Set problem — Beginning with the first line of the entries below, quote each line until you reach and include the line with "return material, material.node_tree".

Records supplied —
□ □ □ □ □ □ □

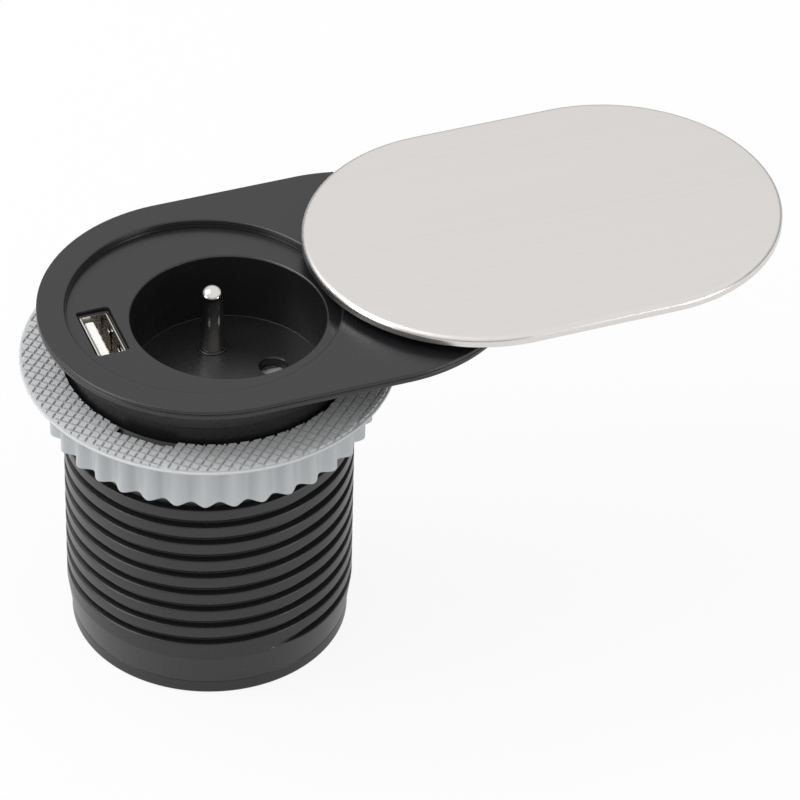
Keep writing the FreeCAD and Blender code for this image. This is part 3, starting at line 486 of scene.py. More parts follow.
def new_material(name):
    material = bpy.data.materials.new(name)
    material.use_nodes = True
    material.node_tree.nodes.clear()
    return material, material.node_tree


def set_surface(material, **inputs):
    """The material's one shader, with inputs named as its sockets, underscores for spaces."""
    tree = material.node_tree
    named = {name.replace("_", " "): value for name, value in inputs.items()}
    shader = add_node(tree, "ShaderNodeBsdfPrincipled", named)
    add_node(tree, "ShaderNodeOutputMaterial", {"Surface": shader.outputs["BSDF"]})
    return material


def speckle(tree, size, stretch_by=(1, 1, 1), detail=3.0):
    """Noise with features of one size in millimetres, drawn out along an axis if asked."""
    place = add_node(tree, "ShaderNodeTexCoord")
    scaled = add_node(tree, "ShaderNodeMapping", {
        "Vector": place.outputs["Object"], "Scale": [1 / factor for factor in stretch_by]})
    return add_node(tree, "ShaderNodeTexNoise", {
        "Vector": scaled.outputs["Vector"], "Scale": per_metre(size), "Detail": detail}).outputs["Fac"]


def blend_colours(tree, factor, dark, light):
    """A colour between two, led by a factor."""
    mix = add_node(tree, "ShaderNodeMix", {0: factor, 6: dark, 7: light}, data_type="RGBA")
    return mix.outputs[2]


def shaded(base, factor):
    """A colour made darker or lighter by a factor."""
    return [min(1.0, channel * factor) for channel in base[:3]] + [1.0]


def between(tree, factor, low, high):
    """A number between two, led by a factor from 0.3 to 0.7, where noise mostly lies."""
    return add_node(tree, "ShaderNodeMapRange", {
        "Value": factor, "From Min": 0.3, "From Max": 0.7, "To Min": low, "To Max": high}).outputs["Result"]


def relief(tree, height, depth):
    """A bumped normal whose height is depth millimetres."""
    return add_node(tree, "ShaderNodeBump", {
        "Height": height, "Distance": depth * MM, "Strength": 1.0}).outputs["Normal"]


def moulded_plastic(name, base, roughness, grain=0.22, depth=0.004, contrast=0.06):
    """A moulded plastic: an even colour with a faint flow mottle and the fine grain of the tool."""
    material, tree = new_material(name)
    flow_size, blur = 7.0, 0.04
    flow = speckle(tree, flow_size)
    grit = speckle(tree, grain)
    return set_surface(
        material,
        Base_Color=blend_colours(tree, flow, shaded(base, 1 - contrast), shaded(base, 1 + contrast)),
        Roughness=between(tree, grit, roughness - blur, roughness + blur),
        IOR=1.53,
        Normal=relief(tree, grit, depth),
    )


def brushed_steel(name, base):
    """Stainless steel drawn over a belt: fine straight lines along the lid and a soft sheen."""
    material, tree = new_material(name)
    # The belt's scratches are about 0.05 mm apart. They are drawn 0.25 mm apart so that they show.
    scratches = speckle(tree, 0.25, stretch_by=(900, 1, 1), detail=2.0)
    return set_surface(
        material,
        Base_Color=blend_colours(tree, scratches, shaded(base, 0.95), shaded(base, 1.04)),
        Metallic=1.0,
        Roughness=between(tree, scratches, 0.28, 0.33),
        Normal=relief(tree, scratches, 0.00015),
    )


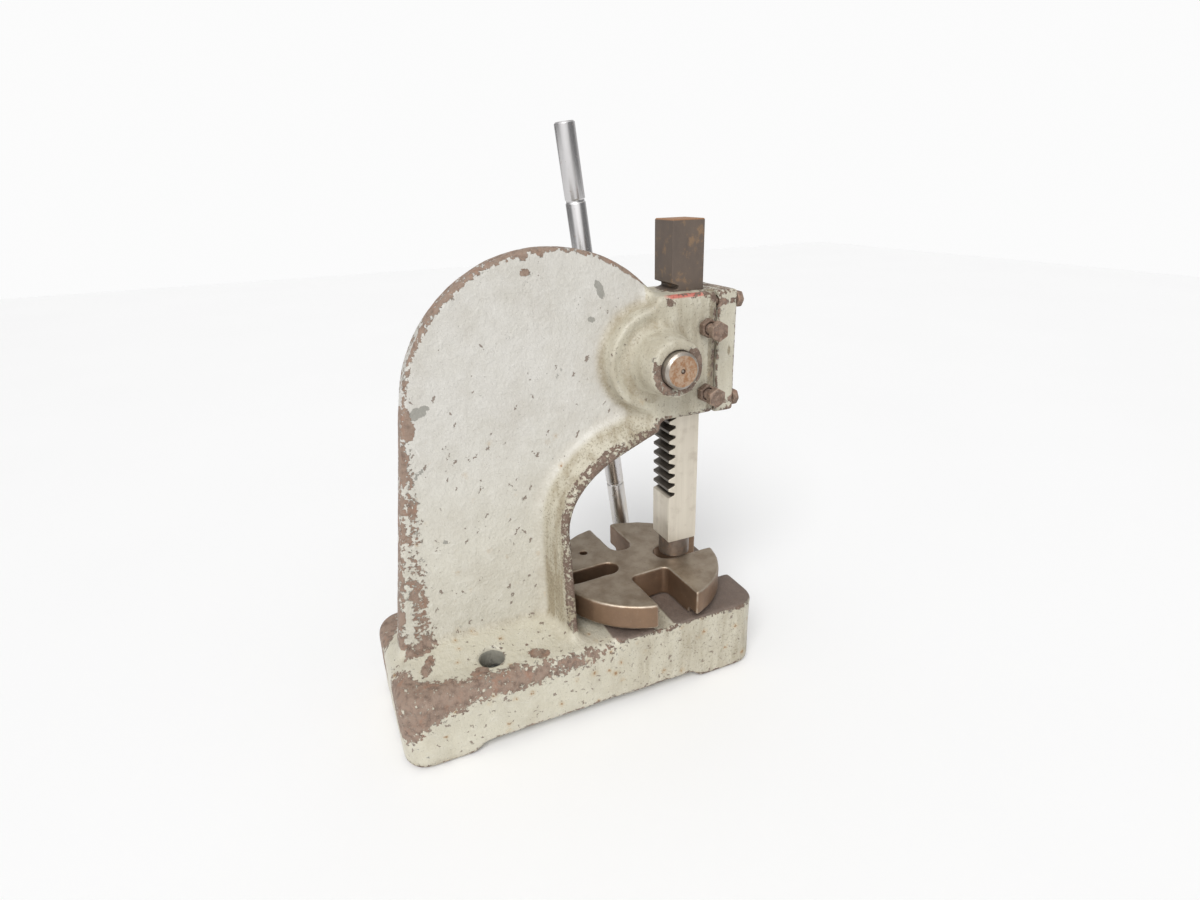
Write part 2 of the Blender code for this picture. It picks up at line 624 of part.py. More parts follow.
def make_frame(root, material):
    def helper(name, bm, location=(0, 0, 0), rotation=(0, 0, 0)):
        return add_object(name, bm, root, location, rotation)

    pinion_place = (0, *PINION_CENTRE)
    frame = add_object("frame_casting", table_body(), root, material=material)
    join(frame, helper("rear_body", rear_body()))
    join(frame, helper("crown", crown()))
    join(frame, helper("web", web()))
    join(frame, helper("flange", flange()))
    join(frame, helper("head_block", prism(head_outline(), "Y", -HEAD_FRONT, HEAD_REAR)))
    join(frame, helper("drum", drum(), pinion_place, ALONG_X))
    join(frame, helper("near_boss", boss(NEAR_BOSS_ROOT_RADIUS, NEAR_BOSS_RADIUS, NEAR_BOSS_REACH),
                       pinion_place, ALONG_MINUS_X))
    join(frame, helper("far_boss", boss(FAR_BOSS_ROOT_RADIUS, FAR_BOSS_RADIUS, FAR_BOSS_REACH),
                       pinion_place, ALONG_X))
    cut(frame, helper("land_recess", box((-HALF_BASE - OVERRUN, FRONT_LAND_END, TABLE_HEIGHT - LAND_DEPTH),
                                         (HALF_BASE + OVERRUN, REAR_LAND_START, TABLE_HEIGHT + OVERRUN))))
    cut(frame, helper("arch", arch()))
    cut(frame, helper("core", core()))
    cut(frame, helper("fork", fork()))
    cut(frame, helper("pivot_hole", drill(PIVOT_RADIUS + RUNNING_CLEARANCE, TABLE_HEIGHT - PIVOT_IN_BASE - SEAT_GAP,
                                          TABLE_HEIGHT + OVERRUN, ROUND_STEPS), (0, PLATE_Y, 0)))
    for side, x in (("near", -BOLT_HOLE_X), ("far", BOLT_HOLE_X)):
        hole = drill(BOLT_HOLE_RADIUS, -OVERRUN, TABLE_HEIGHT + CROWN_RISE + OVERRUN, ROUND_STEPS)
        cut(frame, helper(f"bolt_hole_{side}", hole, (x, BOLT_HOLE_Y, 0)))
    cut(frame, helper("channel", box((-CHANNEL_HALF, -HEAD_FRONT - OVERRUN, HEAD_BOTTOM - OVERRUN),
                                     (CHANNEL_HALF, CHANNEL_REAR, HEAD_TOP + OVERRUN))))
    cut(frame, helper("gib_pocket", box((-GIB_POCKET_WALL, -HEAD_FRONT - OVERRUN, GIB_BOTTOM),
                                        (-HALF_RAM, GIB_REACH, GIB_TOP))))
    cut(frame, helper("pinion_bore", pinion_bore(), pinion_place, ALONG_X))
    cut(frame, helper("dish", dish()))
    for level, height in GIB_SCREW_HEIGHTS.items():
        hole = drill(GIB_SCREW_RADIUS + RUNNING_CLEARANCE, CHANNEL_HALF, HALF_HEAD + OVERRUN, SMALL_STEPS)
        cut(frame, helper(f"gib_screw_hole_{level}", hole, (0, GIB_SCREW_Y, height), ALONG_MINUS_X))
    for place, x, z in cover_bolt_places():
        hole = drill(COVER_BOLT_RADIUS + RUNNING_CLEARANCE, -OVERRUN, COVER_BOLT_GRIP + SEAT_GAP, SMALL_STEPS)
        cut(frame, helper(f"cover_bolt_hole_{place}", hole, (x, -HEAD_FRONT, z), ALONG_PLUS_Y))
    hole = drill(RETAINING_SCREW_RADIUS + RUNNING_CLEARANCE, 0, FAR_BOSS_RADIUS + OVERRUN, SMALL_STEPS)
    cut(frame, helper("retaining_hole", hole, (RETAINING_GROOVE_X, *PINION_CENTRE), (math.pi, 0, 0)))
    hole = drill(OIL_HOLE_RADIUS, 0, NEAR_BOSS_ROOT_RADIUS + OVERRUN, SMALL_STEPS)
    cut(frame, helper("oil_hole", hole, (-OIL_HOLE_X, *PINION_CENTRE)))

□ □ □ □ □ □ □

Response to this exercise —
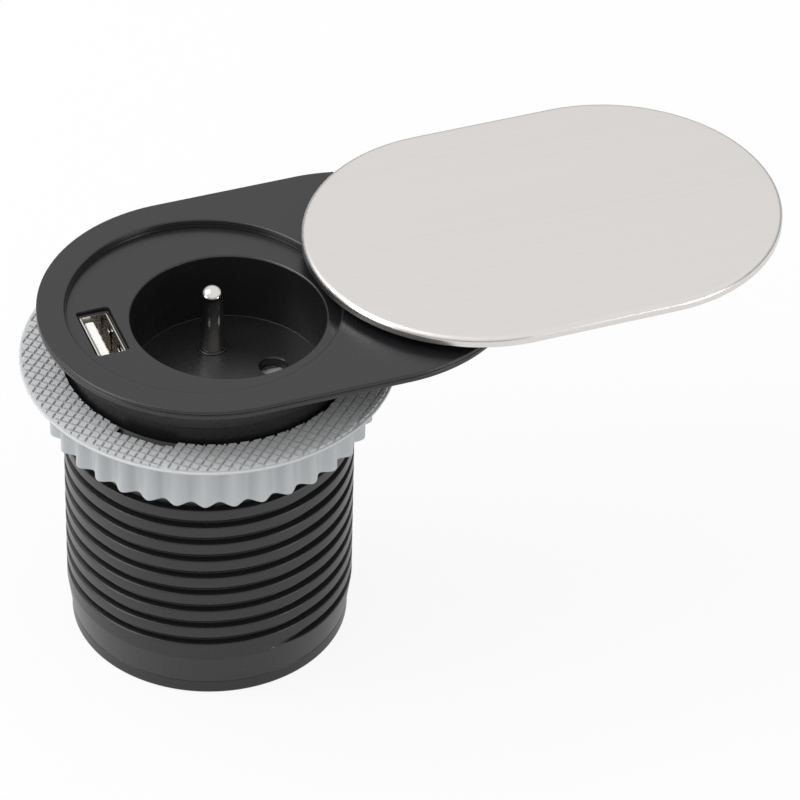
Keep writing the FreeCAD and Blender code for this image. This is part 3, starting at line 486 of scene.py. More parts follow.
def new_material(name):
    material = bpy.data.materials.new(name)
    material.use_nodes = True
    material.node_tree.nodes.clear()
    return material, material.node_tree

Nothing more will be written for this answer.